The torrid pace has prompted fears of a painful comeuppance if the market goes off the rails, but so far none of the targeted solutions suggested so far — from taxes on vacant homes, flippers and foreign investors to an end to blind bidding — have managed to slow the runaway freight train where they've been tried. 

New numbers this week from Canada's two most expensive housing markets, Toronto and Vancouver, show those market pushing further into the stratosphere. 

The benchmark price for all types of housing in the GTA hit $1,208,000 last month, up by 31 per cent compared to a year earlier. Vancouver's pace of increase was less torrid at 17 per cent but the overall figure was higher, at $1,230,200, across the region. Both figures are getting close to double the national average.

In both markets, single family homes for under $1 million are becoming unheard of, which is why Vancouver based think-tank Generation Squeeze used that figure as a baseline for an eyebrow-raising proposal this week: a new tax on homes worth $1 million and up.

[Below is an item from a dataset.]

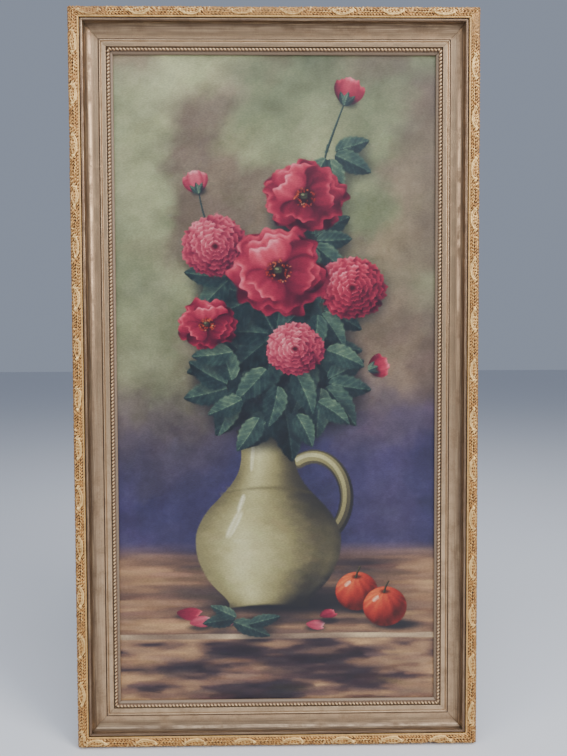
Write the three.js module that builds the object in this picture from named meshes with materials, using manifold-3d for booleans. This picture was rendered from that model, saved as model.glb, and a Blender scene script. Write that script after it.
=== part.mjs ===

The group is pitching a progressive tax that would kick in on homes valued at more than $1 million, and get progressively larger on homes valued at  $3 million and above. The group proposing it runs out of the University of British Columbia, but received some funding from Canada's federal housing agency the Canada Mortgage and Housing Corporation.


Though the tax would be calculated annually, it would be deferred until the home is sold, so it would function similar to a land transfer tax that many provinces and municipalities already levy.

Paul Kershaw, a professor at the University of British Columbia who is one of the group's founders, says more than 90 per cent of Canadians wouldn't pay a single penny to the tax since it would only apply to those on the very top of the real estate ladder, most of whom are sitting on massive windfalls of currently non-taxable gains.

While policy makers spend a lot of time talking about how they want to crack down on various offshore tax shelters, "we have a home ownership tax shelter that motivates us to bank on rising home prices to gain wealth," he said in an interview. "It's time to protect real shelters and not tax shelters."

Starting at 0.2 per cent on homes valued at $1 million and sliding all the way to more than 1 per cent on homes worth more than $3 million, Kershaw estimates it could bring in roughly $5 billion a year — funds that could be used to support purpose-built rentals and other initiatives designed to discourage speculation. Only the portion of a home's value above a threshold would be taxed at that level, so on a $1.2 million home the tax would apply to $200,000 of the value.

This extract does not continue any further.